The asteroid story from The Christian Science Monitor follows:
For instance, when sunlight hits the surface of an rotating asteroid, the asteroid returns that energy to space in the form of heat.
“The heat acts like a tiny rocket thruster that can push asteroids out of otherwise harmless orbits,” he says. The reason: A rotating asteroid sheds the heat unevenly across its surface, in effect sloughing it off in the direction of “dawn” on the asteroid. This direction may or may not coincide with the direction the asteroid is traveling along its orbit.

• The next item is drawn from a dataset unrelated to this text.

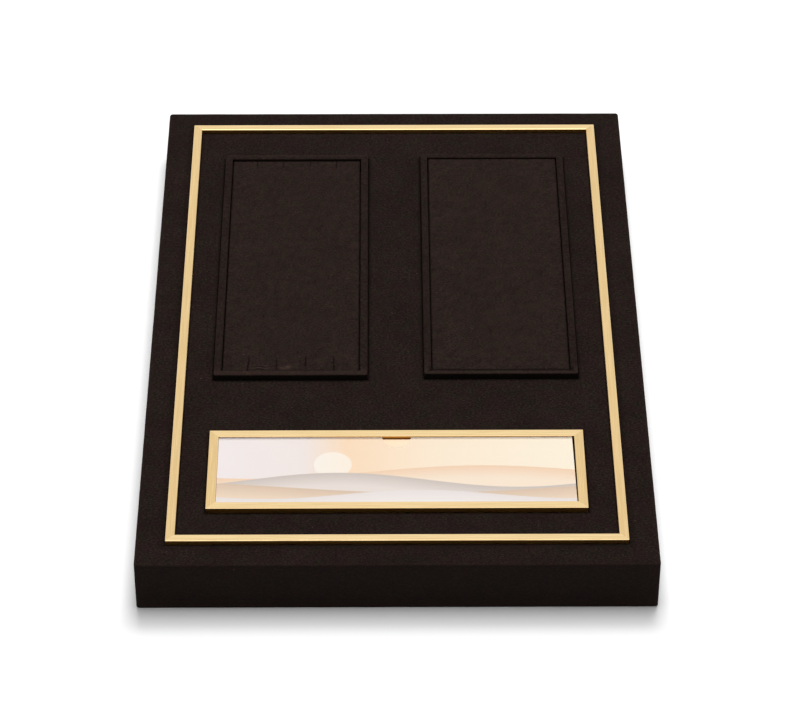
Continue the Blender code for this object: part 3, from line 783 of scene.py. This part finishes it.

Indeed, this force, known as the Yarkovsky effect, is thought to help resupply the inner solar system with asteroids that otherwise might have stayed in the main asteroid belt, which lies between Mars and Jupiter.
A year ago, Dr. Beshore says, one of the mission’s team members performed “a really exquisite set of measurements using radar data and came up with a preliminary estimate for the kinds of forces” this effect imposes on OSIRIS-Rex’s target asteroid.
It’s about the same as “the force that you feel when you hold a couple of grapes in your hand,” he says, adding “that force, applied over millions of years, can literally move these mountains of rock around.” [Emphasis added]
Since the force also plays a role in shaping and reshaping the orbits of near-Earth asteroids, “it’s really quite important for us to make sure we understand this force much better.”